Motion Description: The "Saucer Skipping" Analogy
Arnold's famous description: "They flew like a saucer would if you skipped it across water."
This referred to:
- Undulating movement
- Slight banking
- Intermittent flashes of reflected sunlight
Historical impact: Newspapers misunderstood this as referring to the shape rather than motion, transforming it into the enduring "flying saucer" concept.
Speed Estimate: The Central Challenge
Arnold attempted to estimate speed by timing passage between Mount Rainier and Mount Adams, arriving at approximately 1,200 mph (1,930 km/h).
Historical context:
- No operational aircraft could achieve that speed in level flight in 1947.
- The sound barrier had not yet been publicly broken (Chuck Yeager's Bell X-1 flight: October 1947).
Critical challenge: Speed calculations depend heavily on estimated distance. Skeptics argue Arnold greatly overestimated the objects' distance. If closer than believed, their speed would be much lower, making birds or aircraft more plausible.
Immediate Reporting & Consistency
Distinguishing factor: Unlike many UFO reports, Arnold did not wait months or years to report.
- He landed and discussed the event.
- He was interviewed by reporters within hours.
- He repeated essentially the same story consistently over decades.
The consistency of his account over time is often cited as a strength of the case, though it also reflects the potential for stable false memories.
Public Reaction: The Catalytic Effect
Within days of media coverage:
- Hundreds of people reported seeing similar objects.
- The term "flying saucer" entered everyday language.
- A wave of reports became known as the 1947 Flying Saucer Wave.
Question for analysis: Did Arnold's report inspire genuine observations, misidentifications, or social contagion?
Official Investigation
The U.S. Army Air Forces interviewed Arnold. As reports increased, the military established:
- Project Sign (1948)
- Project Grudge
- Project Blue Book
Arnold's case became one of the foundational reports in early U.S. Air Force UFO files.
Proposed Explanations: Comparative Analysis
A. Birds (Pelicans or Geese)
Strengths:
- Birds can reflect sunlight brightly.
- Flocks may appear coordinated.
Weaknesses:
- Arnold was familiar with birds.
- Estimated altitude was much higher than typical bird flight.
- Calculated speed would require major distance-estimation error.
B. Mirage / Atmospheric Effects
Proposal: Temperature inversions, reflections, optical distortions.
Strengths: Atmospheric phenomena can create unusual visual effects.
Weaknesses: The observation lasted several minutes and involved coherent motion; mirages typically don't behave this way.

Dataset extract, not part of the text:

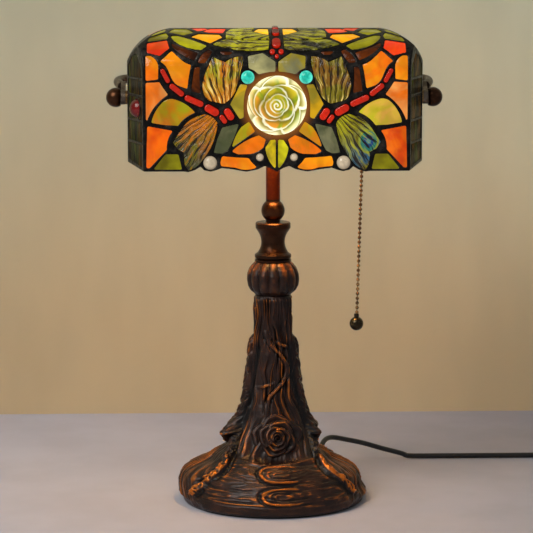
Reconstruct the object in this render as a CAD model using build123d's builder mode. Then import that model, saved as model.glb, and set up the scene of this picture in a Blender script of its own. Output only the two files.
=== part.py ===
"""A stained glass table lamp: a mosaic glass shade that tilts between two ball knobs on a bronze yoke,
a fluted stem, and a cast resin foot with a rose.

Millimetres. +Z is up, the front of the shade faces -Y, and the origin is the centre of the foot's underside.
"""
import os
from math import asin, cos, pi, radians, sin, sqrt

from build123d import *

# ---------------------------------------------------------------- driving dimensions
# How far a cutting shape runs past what it cuts
PAST = 10.0

# Shade: a trough, open below and behind, whose side profile is a front plane, two arcs and a back skirt
FRONT_Y = -95.0
HEM_Z = 310.0
TOP_Z = 426.0
CREST_Y = -45.0
BROW_R = 26.0
BROW_ANGLE = 50.0
BACK_R = 28.0
SKIRT_Z = 372.0
HALF_WIDTH = 127.0
SEAM_X = 113.0
SEAM_DEPTH = 41.0
CORNER_POINTS = [(HALF_WIDTH, 399.0), (112.0, 417.5), (90.0, TOP_Z)]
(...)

C. Secret Military Aircraft
Proposal: Classified aviation projects from early Cold War.
Strengths:
- The Cold War had begun.
- Numerous classified aviation projects existed.
Weaknesses:
- No known aircraft matching Arnold's description has been documented from June 1947.
- Reported performance exceeded publicly known capabilities.

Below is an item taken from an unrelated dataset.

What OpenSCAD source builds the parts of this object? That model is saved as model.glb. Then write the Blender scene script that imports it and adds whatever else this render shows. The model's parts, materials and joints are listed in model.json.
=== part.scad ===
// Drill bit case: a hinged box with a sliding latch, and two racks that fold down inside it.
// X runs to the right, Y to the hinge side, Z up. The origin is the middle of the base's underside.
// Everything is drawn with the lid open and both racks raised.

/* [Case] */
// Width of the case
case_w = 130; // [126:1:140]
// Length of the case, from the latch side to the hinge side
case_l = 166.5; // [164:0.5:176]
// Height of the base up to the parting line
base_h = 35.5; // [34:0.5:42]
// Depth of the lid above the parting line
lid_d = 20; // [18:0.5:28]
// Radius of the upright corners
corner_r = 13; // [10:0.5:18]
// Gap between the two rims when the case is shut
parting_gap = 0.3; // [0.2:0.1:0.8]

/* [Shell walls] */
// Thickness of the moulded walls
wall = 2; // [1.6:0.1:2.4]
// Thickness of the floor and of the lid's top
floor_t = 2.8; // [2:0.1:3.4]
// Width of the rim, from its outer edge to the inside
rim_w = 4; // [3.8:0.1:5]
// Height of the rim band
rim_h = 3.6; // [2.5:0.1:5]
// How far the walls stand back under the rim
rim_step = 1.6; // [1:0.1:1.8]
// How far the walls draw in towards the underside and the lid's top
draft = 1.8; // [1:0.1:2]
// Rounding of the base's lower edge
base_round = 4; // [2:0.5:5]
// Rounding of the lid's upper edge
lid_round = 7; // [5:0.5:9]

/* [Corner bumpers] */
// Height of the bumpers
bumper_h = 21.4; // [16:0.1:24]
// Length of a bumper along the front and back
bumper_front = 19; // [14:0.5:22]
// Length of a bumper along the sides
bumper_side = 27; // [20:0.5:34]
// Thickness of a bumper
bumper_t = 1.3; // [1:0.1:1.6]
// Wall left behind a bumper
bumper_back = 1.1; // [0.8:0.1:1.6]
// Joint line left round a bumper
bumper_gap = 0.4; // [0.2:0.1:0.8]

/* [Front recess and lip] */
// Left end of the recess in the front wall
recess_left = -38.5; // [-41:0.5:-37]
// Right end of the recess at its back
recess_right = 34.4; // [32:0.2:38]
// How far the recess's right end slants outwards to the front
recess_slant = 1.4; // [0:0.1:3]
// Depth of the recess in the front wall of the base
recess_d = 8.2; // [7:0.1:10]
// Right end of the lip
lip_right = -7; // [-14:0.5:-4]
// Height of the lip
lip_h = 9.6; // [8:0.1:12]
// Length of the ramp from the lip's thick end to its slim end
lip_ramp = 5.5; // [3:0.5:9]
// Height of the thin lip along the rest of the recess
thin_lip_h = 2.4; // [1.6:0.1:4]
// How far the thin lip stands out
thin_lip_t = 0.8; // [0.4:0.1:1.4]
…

D. Distance Misjudgment (Primary Skeptical Explanation)
Proposal: Arnold greatly overestimated the objects' distance.
Strength: This is considered the strongest conventional explanation because:
- Speed calculations depend critically on distance estimates.
- Without fixed reference points at unknown altitude, human distance perception is unreliable.
- If closer than believed, objects' speed drops to plausible levels for conventional aircraft or phenomena.
Evidence Assessment
Physical Evidence: None. No debris, photographs, or radar data.
Documentary Evidence: Testimonial—Arnold's statements, newspaper interviews, military memoranda, and later interviews. This makes the case primarily dependent on witness reliability rather than independent physical verification.
Witness Reliability: Balanced Assessment
Factors supporting credibility:
- Experienced pilot.
- Immediate reporting.
- Consistent narrative over decades.
- No established evidence of deliberate fabrication.
- Detailed observational account.
Potential limitations:
- Single principal witness.
- Human perception of distance and speed can be unreliable without fixed reference points.
- Stress, surprise, and expectation can affect memory, though immediate reporting reduces long-term memory distortion concerns.
Historical Influence on UFO Phenomenon
The Arnold sighting had lasting effects:
- Sparked the 1947 "flying saucer" wave.
- Prompted increased military interest in unidentified aerial phenomena.
- Influenced the creation of Project Sign and later Air Force investigations.
- Shaped public perceptions of UFOs for decades, despite Arnold's own description being more nuanced than the "saucer" label suggested.
Critical consideration: The linguistic drift from "motion like a saucer" to "objects that are saucers" influenced how subsequent witnesses reported and interpreted their own sightings. This introduces uncertainty about whether later reports reflect independent observations or expectations shaped by Arnold's framing.
Overall Evidentiary Position
The Kenneth Arnold sighting occupies an unusual position: historically pivotal yet evidentially limited.
- The witness was credible by conventional standards.
- The case lacks physical evidence (photographs, radar, debris).
- Its enduring importance lies less in proving extraordinary craft and more in illustrating how a single well-publicized report can influence public discourse, military investigation, and the evolution of a cultural phenomenon.
For critical researchers, the case serves as an excellent exercise in weighing eyewitness reliability against the inherent limitations of human perception and the absence of corroborating physical evidence.